The Suzuki Celerio, for example, is one of the few cars in its class to feature seatbelt reminders in the rear seats, something now mandatory for a new five-star rating. It also protects occupants well in a crash, according to Euro NCAP’s data (supplied to ANCAP), and has the second-highest pedestrian protection score for a light car.

However, because it arrived in Australia in 2015, the Celerio requires five additional safety assist technologies to achieve a five-star rating. It fell short by one SAT, so was rated as four stars, with ANCAP recommending buyers shop for another car.

However, Wheels’ own investigation reveals that of 12 major light car competitors, the Suzuki is one of the safest. If Suzuki fitted a hill-hold system, for example, it would almost certainly be upgraded to five stars.

Four-star cars could soon also be more expensive to register. Last year, NSW roads minister Duncan Gay released a discussion paper proposing higher registration fees for cars without a five-star ANCAP rating. A department spokesperson told us “a final report will be prepared for the government’s consideration and approval in due course”.

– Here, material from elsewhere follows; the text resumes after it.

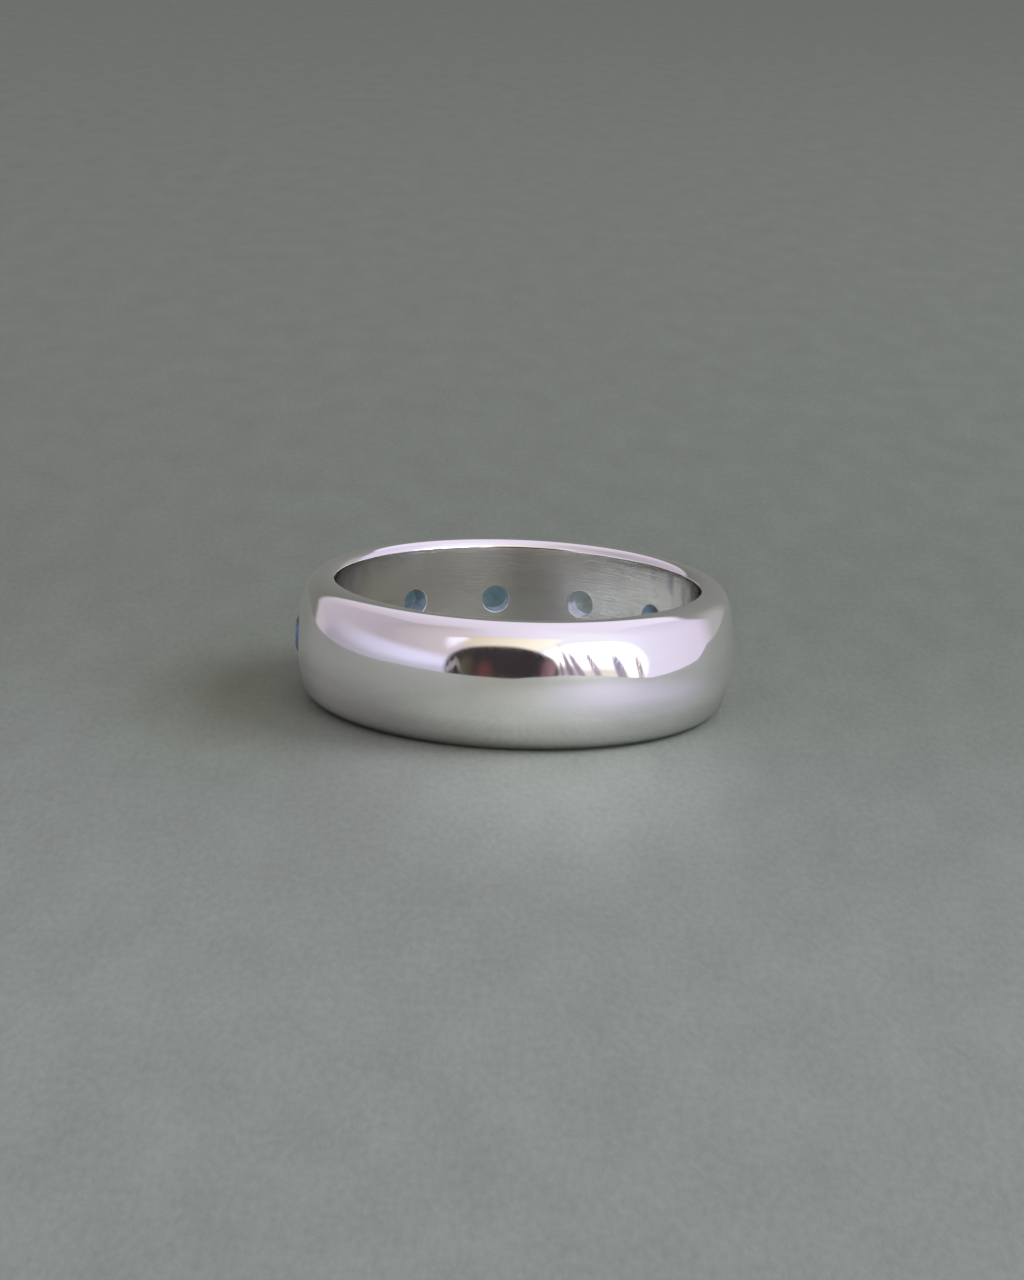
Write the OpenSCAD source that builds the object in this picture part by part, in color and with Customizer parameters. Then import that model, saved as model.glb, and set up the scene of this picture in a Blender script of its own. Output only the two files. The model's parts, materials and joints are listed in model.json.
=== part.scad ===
// Wide half-round band with a row of round brilliant topazes sunk flush into its dome.
// It lies on its side as it rests by itself: +Z runs along the finger, z = 0 is the
// surface under the band, and the middle stone of the row faces +Y.

/* [Band] */
// Inside diameter of the finger hole
finger_d = 17.35; // [15:0.05:21]
// Width of the band along the finger
band_w = 6; // [5:0.1:8]
// Thickness of the band at the crest of its dome
band_t = 1.75; // [1.6:0.05:2.2]
// Radius of the shoulders between the dome and the inner edges
shoulder_r = 1.075; // [0.8:0.005:1.1]
// Radius of the eased inner edges
edge_r = 0.4; // [0.2:0.01:0.42]

/* [Row of stones] */
// Number of topazes in the row
stone_count = 7; // [1:2:9]
// Angle round the band from one topaz to the next
stone_pitch = 28.5; // [25:0.5:40]
// Height of each table above the crest of the dome
table_rise = 0.08; // [0:0.01:0.08]

/* [Cut of each stone] */
// Diameter of a topaz at its girdle
stone_d = 2.25; // [1.6:0.05:2.4]
// Table width as a share of the diameter
table_share = 0.56; // [0.5:0.01:0.62]
// Slope of the main facets of the crown
crown_angle = 34.5; // [31:0.5:37]
// Slope of the main facets of the pavilion
pavilion_angle = 41; // [38:0.5:42]
// Height of the girdle's edge
girdle_h = 0.05; // [0.03:0.01:0.08]
// Reach of the star facets from the table's edge towards the girdle
star_share = 0.5; // [0.4:0.05:0.6]
// Reach of the lower girdle facets from the girdle towards the point
lower_girdle_share = 0.77; // [0.7:0.01:0.85]

/* [Seats] */
// Diameter of the light hole drilled behind each topaz
light_hole_d = 1.3; // [0.8:0.05:1.4]
// Width of the eased edge round the mouth of each light hole, in the finger hole
mouth_ease = 0.04; // [0.02:0.01:0.08]
// Gap between a topaz and the metal all round it
seat_gap = 0.03; // [0.02:0.01:0.05]
// Reach of the burnished lip over the edge of the crown
lip_reach = 0.1; // [0.06:0.01:0.12]
// Width of the bright-cut slope from the lip up to the dome
bright_cut_w = 0.17; // [0.1:0.01:0.2]

/* [Hidden] */

$fn = 96;

// How far a cutter runs past the face that it opens
past = 0.5;

// Section of the band: three radii in x, heights above its middle plane in y
finger_r = finger_d / 2;
crest_r = finger_r + band_t;
half_w = band_w / 2;
side_x = finger_r + edge_r;
edge_y = half_w - edge_r;
shoulder_y = half_w - shoulder_r;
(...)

The ANCAP safety message can also go the other way. The simplified “accept nothing less” message from ANCAP says “consumers should look for vehicles that have earned the maximum five-star ANCAP safety rating”, but many older cars that still boast that rating miss out on now-mandatory “safety assist technology” or potentially life-saving airbags.
The ANCAP website states cars rated four and five stars have “head-protecting technology (side curtain airbags)”. But many ANCAP five-star cars – including the Volkswagen Amarok and Beetle, and Renault’s Clio and Captur – do not have full-length curtain airbags.

The Tata Xenon, which gets four stars, has no side airbags at all and an inferior lap-only seatbelt in one seat.

ANCAP also claims “a vehicle must achieve the highest standards in all tests and feature advanced safety assist technologies (SAT)” to earn five stars, yet many such cars do not meet the current ANCAP requirements for safety assist technologies.